How does an LLC shareholder agreement differ from the company's Articles of Association in Nigeria?
The Articles of Association are mandatory public documents filed with the Corporate Affairs Commission governing the company's constitution, while a shareholder agreement is a private contract between shareholders. The shareholder agreement provides more detailed and flexible arrangements that cannot be included in the Articles under CAMA 2020.
How long does it typically take to prepare an LLC shareholder agreement in Nigeria?
A comprehensive LLC shareholder agreement in Nigeria typically takes 2-4 weeks to draft and finalize, depending on the complexity of arrangements and number of shareholders involved. This includes time for legal review, negotiations between parties, and ensuring compliance with CAMA 2020 requirements.
Are there specific CAMA 2020 requirements I must include in my LLC shareholder agreement?
Yes, your LLC shareholder agreement must comply with CAMA 2020's mandatory provisions regarding share transfers, shareholder meetings, and voting rights. The agreement cannot override statutory requirements for member consent on major decisions or contradict the company's registered Articles of Association filed with the Corporate Affairs Commission.
Can foreign investors use standard LLC shareholder agreement templates for Nigerian companies?
No, foreign investors should not use international templates as Nigerian LLCs are governed by specific CAMA 2020 provisions that differ from other jurisdictions. The agreement must address Nigerian-specific requirements including foreign investment regulations, tax obligations, and Corporate Affairs Commission compliance procedures.
Common mistakes when drafting LLC shareholder agreements in Nigeria include what issues?
Common mistakes include failing to align with CAMA 2020 requirements, inadequate dispute resolution clauses, unclear share valuation methods, and insufficient provisions for deadlock situations. Many also forget to address Nigerian foreign exchange regulations and tax implications, or fail to specify proper governing law and jurisdiction clauses.
About the LLC Shareholder Agreement
An LLC Shareholder Agreement is a legally binding contract that governs the relationship between shareholders in a Nigerian Limited Liability Company. Under the Companies and Allied Matters Act (CAMA) 2020, this document establishes the framework for how your company operates, how decisions are made, and how shareholder interests are protected. Whether you're founding a startup with partners or bringing in external investors, this agreement ensures all parties understand their rights and obligations from the outset.

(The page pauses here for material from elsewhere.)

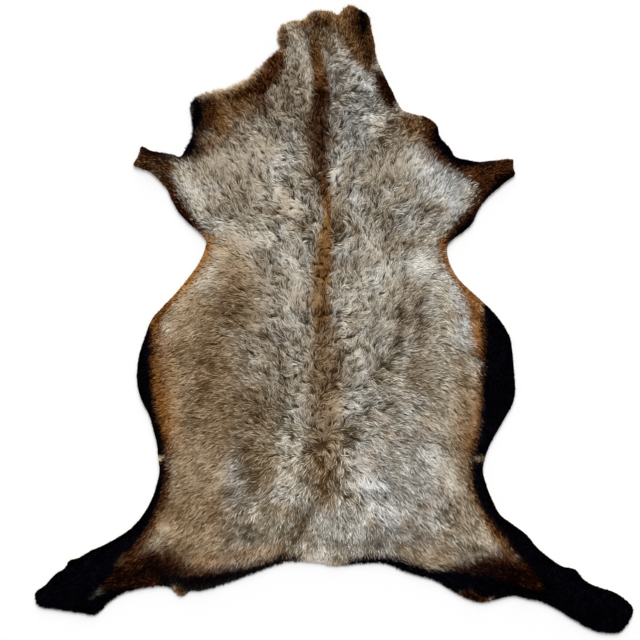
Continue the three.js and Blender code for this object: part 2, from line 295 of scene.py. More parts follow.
# markings of the coat: how soft the edge is, how strong the tint, and middle lines as x, y, half width
markings = {
    "silver": [  # beside the neck, down the right side and over the rump
        (30, 0.8, [(40, 400, 10), (60, 350, 20), (50, 300, 28), (35, 240, 18), (40, 190, 14)]),
        (25, 0.9, [(140, 250, 16), (190, 200, 22), (195, 165, 12)]),
        (20, 0.9, [(180, 80, 12), (195, 60, 12), (207, 10, 12), (206, -40, 12)]),
        (40, 0.6, [(120, 160, 24), (165, 160, 26), (160, 215, 22)]),
        (34, 0.5, [(135, 85, 20), (165, 70, 20)]), (34, 0.6, [(35, -110, 18), (35, -140, 12)]),
        (50, 0.7, [(-10, -270, 30), (20, -310, 34), (80, -335, 26), (140, -335, 22)]),
        (50, 0.6, [(35, -110, 18), (80, -130, 26), (140, -230, 24)]), (40, 0.9, [(-148, -215, 24), (-148, -272, 22)]),
        (34, 0.9, [(60, -200, 24), (80, -250, 34), (95, -300, 28)]),
        (14, 0.9, [(72, 304, 8), (86, 296, 8)]), (40, 0.7, [(140, -190, 34), (150, -280, 38), (20, -320, 24)]),
    ],
    "taupe": [  # warm clouds over the left side, the line of the back and parts of the right side
        (50, 1, [(-205, 55, 20), (-195, 0, 46), (-185, -70, 64), (-178, -140, 66), (-186, -210, 44), (-198, -290, 56),
            (-200, -340, 52)]),
        (50, 0.95, [(-145, 100, 30), (-130, 45, 38), (-120, 0, 30)]),
        (50, 0.6, [(-170, 240, 30), (-120, 225, 34), (-140, 180, 30)]),
        (40, 0.65, [(-104, 85, 24), (-85, 30, 16)]), (20, 0.7, [(-10, 114, 10), (14, 118, 9), (38, 243, 9)]),
        (40, 0.45, [(-85, -50, 22), (-60, -90, 18)], [(208, -250, 14), (205, -290, 22), (235, -325, 20)]),
        (24, 0.65, [(-26, 310, 9), (-26, 260, 10), (-16, 160, 9)]),
        (40, 0.85, [(-105, -120, 32), (-110, -180, 36), (-95, -230, 24)], [(208, -90, 16), (205, -140, 24),
            (203, -180, 22), (212, -230, 14)]),
        (34, 0.9, [(-2, -20, 25), (0, -80, 34), (0, -150, 28), (-5, -220, 26), (0, -270, 18)]),
        (40, 0.5, [(120, 45, 24), (135, -15, 26)]),
        (22, 0.8, [(118, -345, 12), (150, -358, 16), (185, -356, 18)]),
        (20, 0.75, [(-150, -352, 12), (-110, -345, 10), (-70, -342, 10)]),
        (34, 0.45, [(65, 215, 22), (110, 240, 22)]), (26, 0.65, [(-60, 320, 18), (-55, 380, 12)]),
        (24, 0.9, [(-5, 432, 18), (8, 408, 10)]),
        (20, 0.8, [(126, 280, 18), (148, 266, 12)]),
    ],
    "rust": [  # line of the back, neck lobes, ear flaps, forelegs and thighs
        (8, 0.95, [(-19, 430, 6), (-15, 408, 9), (-12, 390, 9), (-8, 362, 12), (-4, 335, 13)]),
        (16, 0.8, [(-6, 335, 16), (-10, 300, 18), (-10, 260, 17), (-7, 230, 14)]),
        (8, 1, [(-1, 200, 8), (2, 180, 8), (4, 158, 6), (1, 135, 9), (-4, 105, 12), (-6, 70, 14), (-7, 35, 15),
            (-7, 0, 15)]),
        (18, 0.55, [(-4, -30, 14), (2, -80, 16), (5, -130, 10), (4, -180, 8)]),
        (9, 0.9, [(-64, 440, 7), (-65, 415, 8), (-64, 396, 6)]),
        (12, 0.95, [(-45, 446, 6), (-28, 446, 9), (0, 452, 13), (20, 448, 13), (26, 436, 10)], [(-90, 362, 16),
            (-110, 340, 20), (-135, 326, 22), (-165, 318, 22)], [(118, 298, 9), (140, 292, 13), (152, 276, 8)]),
        (11, 1, [(38, 460, 18), (38, 436, 20), (50, 412, 20), (60, 392, 14), (66, 378, 7)]),
        (9, 1, [(64, 452, 9), (70, 425, 9), (72, 400, 8)]),
        (26, 0.75, [(-152, 302, 16), (-120, 310, 19), (-95, 320, 15)]),
        (18, 0.85, [(-160, 300, 24), (-150, 285, 16), (-175, 262, 10)]),
        (10, 0.9, [(-240, 230, 15), (-262, 238, 18), (-284, 246, 14)]),
        (12, 0.85, [(-238, -228, 5), (-240, -258, 8), (-246, -288, 9), (-258, -314, 9), (-272, -336, 10)]),
        (8, 0.9, [(213, -222, 4), (217, -255, 4), (234, -290, 5), (253, -314, 8), (268, -338, 9), (280, -354, 6)]),
        (14, 0.9, [(-274, -338, 8), (-288, -350, 13), (-304, -362, 9)]),
        (5, 0.95, [(-219, -409, 9)]),
    ],
    "ginger": [  # line of the back and both side edges
        (16, 0.4, [(-185, -360, 8), (-140, -358, 8), (-60, -348, 6)]),
        (6, 0.55, [(-16, 408, 5), (-10, 385, 8), (-5, 362, 10), (-5, 338, 10)]),
        (10, 0.8, [(-4, 215, 6), (2, 185, 7), (4, 155, 6), (3, 110, 8), (1, 60, 7)]),
        (14, 0.6, [(-168, 308, 12), (-154, 290, 11)]),
        (34, 0.25, [(-128, 72, 16), (-150, 40, 16), (-147, 0, 14)]),
        (24, 0.65, [(-242, -35, 11), (-240, -60, 13), (-230, -160, 13), (-230, -200, 8)]),
        (6, 0.95, [(-176, 122, 10), (-181, 100, 11), (-194, 76, 10), (-213, 53, 9), (-233, 31, 8), (-250, 9, 10),
            (-256, -12, 9)], [(177, 119, 8), (182, 97, 10), (193, 76, 10), (208, 53, 9), (221, 29, 9), (228, 2, 10),
            (231, -22, 12), (232, -50, 9)]),
        (14, 1, [(-256, -20, 8), (-256, -60, 10), (-254, -90, 12)]),
        (8, 0.95, [(-252, -100, 11), (-248, -120, 14), (-244, -150, 14), (-240, -178, 9), (-238, -200, 5)]),
        (5, 0.9, [(226, 30, 8), (238, 22, 6)]), (28, 0.3, [(218, -100, 6), (210, -145, 12), (208, -190, 10)]),
        (9, 0.8, [(232, -78, 5), (226, -145, 8), (220, -172, 9), (214, -198, 6)]),
        (10, 0.5, [(238, -295, 4), (268, -335, 7)]),
    ],
    "chocolate": [  # line of the back, dark edges, forelegs and thighs
        (10, 0.85, [(-4, 340, 10), (-8, 314, 14), (-8, 285, 14), (-8, 262, 13), (-6, 235, 11), (-5, 210, 10),
            (-4, 194, 8)]),
        (6, 0.7, [(-60, 432, 5), (-59, 412, 4)]), (7, 0.85, [(-30, 440, 4), (-24, 424, 3)]),
        (6, 0.95, [(-13, 454, 7), (-10, 440, 7), (4, 446, 5)], [(238, 8, 4), (239, -20, 5), (237, -70, 5),
            (235, -130, 5), (231, -160, 5), (225, -185, 6), (220, -215, 6), (222, -240, 5), (230, -268, 5),
            (244, -295, 5), (264, -322, 6), (290, -346, 8)]),
        (14, 0.8, [(48, 458, 12), (56, 432, 14), (63, 410, 12), (67, 392, 8)]),
        (8, 1, [(-68, 406, 5), (-72, 390, 14), (-79, 370, 16), (-96, 350, 13), (-118, 340, 9),
            (-145, 331, 6)], [(214, 228, 15), (240, 214, 21), (262, 222, 18), (286, 230, 16)], [(-290, -396, 10),
            (-256, -392, 11), (-238, -394, 7)]),
        (9, 0.85, [(-97, 345, 9), (-91, 325, 8), (-88, 306, 6)]),
        (9, 1, [(77, 370, 6), (86, 352, 13), (95, 331, 11), (103, 317, 5)]),
        (16, 0.9, [(-180, 320, 20), (-180, 300, 18), (-192, 275, 13), (-193, 255, 17), (-212, 246, 10)]),
        (12, 1, [(152, 300, 9), (157, 290, 11), (163, 272, 17), (180, 249, 17), (204, 232, 15)]),
        (8, 0.8, [(-238, 228, 13), (-258, 236, 20), (-286, 244, 16)]),
        (7, 1, [(-241, 206, 13), (-231, 182, 14), (-215, 160, 13), (-199, 142, 10), (-186, 131, 5)], [(250, 200, 16),
            (238, 180, 16), (228, 160, 15), (212, 145, 15), (197, 131, 12), (187, 118, 8)]),
        (9, 0.95, [(-263, -14, 6), (-263, -40, 10), (-265, -90, 9), (-261, -120, 8), (-249, -175, 7),
            (-241, -205, 11), (-244, -235, 10), (-247, -262, 12), (-257, -285, 11), (-267, -310, 12),
            (-294, -348, 14)]),
        (4, 0.85, [(228, -57, 4), (238, -54, 4)]),
        (18, 1, [(-226, -370, 18), (-238, -358, 16), (-252, -366, 26), (-284, -378, 28), (-318, -392, 24)]),
        (14, 0.9, [(-240, -378, 16), (-219, -380, 15), (-203, -385, 19), (-172, -384, 15), (-140, -378, 11),
            (-108, -371, 8), (-70, -359, 7), (-40, -356, 5)]),
        (26, 1, [(190, -382, 14), (228, -376, 22), (264, -372, 28), (295, -384, 32), (325, -402, 26)]),
        (14, 0.7, [(28, -363, 3), (60, -360, 8), (100, -364, 11), (140, -374, 12)]),
        (6, 1, [(214, -412, 12), (235, -416, 12)]),
    ],
    "black": [  # belly, hind legs and the dark rim of ear flaps and forelegs
        (7, 1, [(56, 460, 6), (58, 445, 7), (57, 432, 5)]), (6, 0.6, [(80, 366, 4), (92, 346, 7), (100, 328, 5)]),
        (12, 1, [(-192, 323, 10), (-192, 300, 9), (-200, 282, 7), (-200, 262, 9), (-211, 250, 9)]),
        (8, 1, [(166, 285, 5), (172, 270, 11), (186, 254, 13), (202, 240, 11), (226, 238, 7)]),
        (6, 0.85, [(-218, 246, 8), (-240, 248, 8), (-272, 256, 7)], [(200, 244, 8), (224, 238, 8), (250, 236, 5)]),
        (6, 0.7, [(-230, 178, 6), (-215, 156, 6), (-198, 140, 5)]),
        (8, 0.95, [(282, 216, 7), (262, 204, 8), (246, 180, 10), (230, 152, 12), (210, 136, 9), (190, 120, 4)]),
        (4, 1, [(-262, 4, 3), (-272, -20, 10), (-280, -50, 17), (-284, -85, 22), (-281, -115, 22), (-271, -145, 16),
            (-262, -172, 15), (-255, -200, 14), (-254, -225, 14), (-257, -250, 14), (-266, -275, 15),
            (-284, -300, 21), (-308, -322, 28)], [(247, 14, 11), (253, 2, 15), (262, -25, 21), (263, -60, 25),
            (263, -95, 27), (261, -125, 25), (254, -150, 20), (246, -172, 15), (238, -190, 12), (233, -206, 9)]),
        (4, 0.9, [(-268, -50, 5), (-258, -46, 4)]),
        (5, 1, [(232, -218, 11), (233, -240, 12), (239, -260, 13), (249, -279, 13), (263, -296, 14), (283, -315, 17),
            (304, -336, 22), (328, -358, 26), (356, -380, 36), (400, -419, 47), (444, -446, 45)]),
        (18, 0.75, [(-256, -368, 18), (-226, -384, 16)]), (18, 0.55, [(-270, -382, 14), (-306, -392, 16)]),
        (9, 1, [(-322, -338, 24), (-344, -362, 32), (-372, -390, 36), (-402, -408, 30),
            (-432, -418, 20)], [(-286, -402, 4), (-330, -418, 13), (-348, -430, 16), (-376, -430, 18)]),
        (9, 0.8, [(-322, -404, 7), (-344, -408, 8)]),
        (9, 0.95, [(-240, -388, 12), (-219, -390, 9), (-202, -396, 15), (-172, -392, 12), (-108, -377, 7),
            (-70, -363, 6), (-45, -359, 5)]),
        (14, 0.75, [(188, -384, 12), (240, -380, 17), (275, -378, 14)]),
        (6, 1, [(40, -362, 4), (80, -360, 8), (105, -366, 9), (140, -380, 11), (172, -388, 15), (198, -393, 17),
            (220, -392, 13), (242, -398, 18), (272, -406, 14), (305, -413, 12), (345, -428, 17), (390, -450, 23)]),
    ],
    "cream": [  # small tufts at the notches and the golden fringe of the neck
        (3, 0.9, [(-180, 119, 4)], [(-252, -207, 4), (-243, -208, 3)]), (3, 0.8, [(180, 100, 4)]),
        (4, 0.5, [(224, -209, 2), (234, -208, 3)]),
        (6, 0.42, [(-92, 382, 2), (-104, 370, 3), (-116, 359, 4), (-140, 348, 4), (-164, 341, 4), (-188, 335, 3)]),
        (5, 0.22, [(-58, 444, 2), (-34, 449, 2), (-17, 461, 3), (6, 462, 3), (20, 457, 2), (36, 470, 2)]),
    ],
}
tints = list(markings)
tintAttributes = {"paleTints": ["silver", "taupe", "cream"], "brownTints": ["rust", "ginger", "chocolate"],
                  "darkTints": ["black"]}
clouds = {"silver": (21, 51), "taupe": (26, 52)}  # faint ones over the whole coat: size, seed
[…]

When do you need this document?
You need an LLC Shareholder Agreement whenever your Nigerian company has multiple shareholders or anticipates future investment. This includes situations where you're co-founding a business with partners, seeking venture capital or private equity investment, or allowing employees to acquire shares through equity compensation plans. The agreement becomes particularly critical when shareholders have different levels of involvement in day-to-day operations, varying financial contributions, or distinct expectations about company direction. It's also essential when foreign investors are involved, as it helps demonstrate compliance with Nigerian Investment Promotion Commission requirements and provides clarity on investment terms and exit strategies.
Key legal considerations
Your agreement must address several critical areas to protect all shareholders effectively. Share transfer restrictions are fundamental, typically including right of first refusal provisions that give existing shareholders priority when others want to sell their stakes. Voting rights and corporate governance structures must be clearly defined, especially if you have different classes of shares with varying voting powers. The agreement should specify dividend distribution policies, management participation rights, and procedures for major corporate decisions. Anti-dilution provisions protect early investors from having their ownership percentages reduced in future funding rounds. Tag-along and drag-along rights ensure minority shareholders aren't disadvantaged in potential sale scenarios, while confidentiality and non-compete clauses protect sensitive business information and company interests.
Legal requirements in Nigeria
Under CAMA 2020, your LLC Shareholder Agreement must comply with Nigerian corporate law while respecting the company's constitutional documents. The agreement cannot contradict your company's Articles of Association or Memorandum of Association, and must align with statutory requirements for shareholder meetings, notice periods, and voting procedures. For companies with foreign shareholders, compliance with the Nigerian Investment Promotion Commission Act is mandatory, including proper documentation of foreign investment and adherence to sectoral investment restrictions. The Investment and Securities Act 2007 governs any securities-related provisions, particularly if shares are transferable or if the company plans future public offerings. Tax implications under the Companies Income Tax Act must be considered, especially regarding dividend distributions and capital gains on share transfers. Additionally, the agreement should address dispute resolution mechanisms that comply with Nigerian arbitration laws and court procedures.
GOVERNING LAW
Applicable law
This LLC Shareholder Agreement is drafted to comply with Nigeria law. Key legislation includes:
Investment and Securities Act 2007: Regulates the securities market and investments in Nigeria, including share transfers, securities trading, and investor protection measures.
Companies Income Tax Act (CITA): Governs the taxation of company profits, dividend distributions, and other corporate tax matters that affect shareholder returns.
Nigerian Investment Promotion Commission Act: Relevant for agreements involving foreign shareholders, as it regulates foreign investments and participation in Nigerian companies.
Constitution of the Federal Republic of Nigeria 1999: Provides fundamental rights and principles that may affect shareholders' rights, particularly regarding property rights and access to justice.
Federal High Court Act: Establishes jurisdiction for corporate disputes and provides procedural framework for resolving shareholder conflicts.
Capital Gains Tax Act: Regulates taxation on capital gains from the sale or transfer of shares and other corporate assets.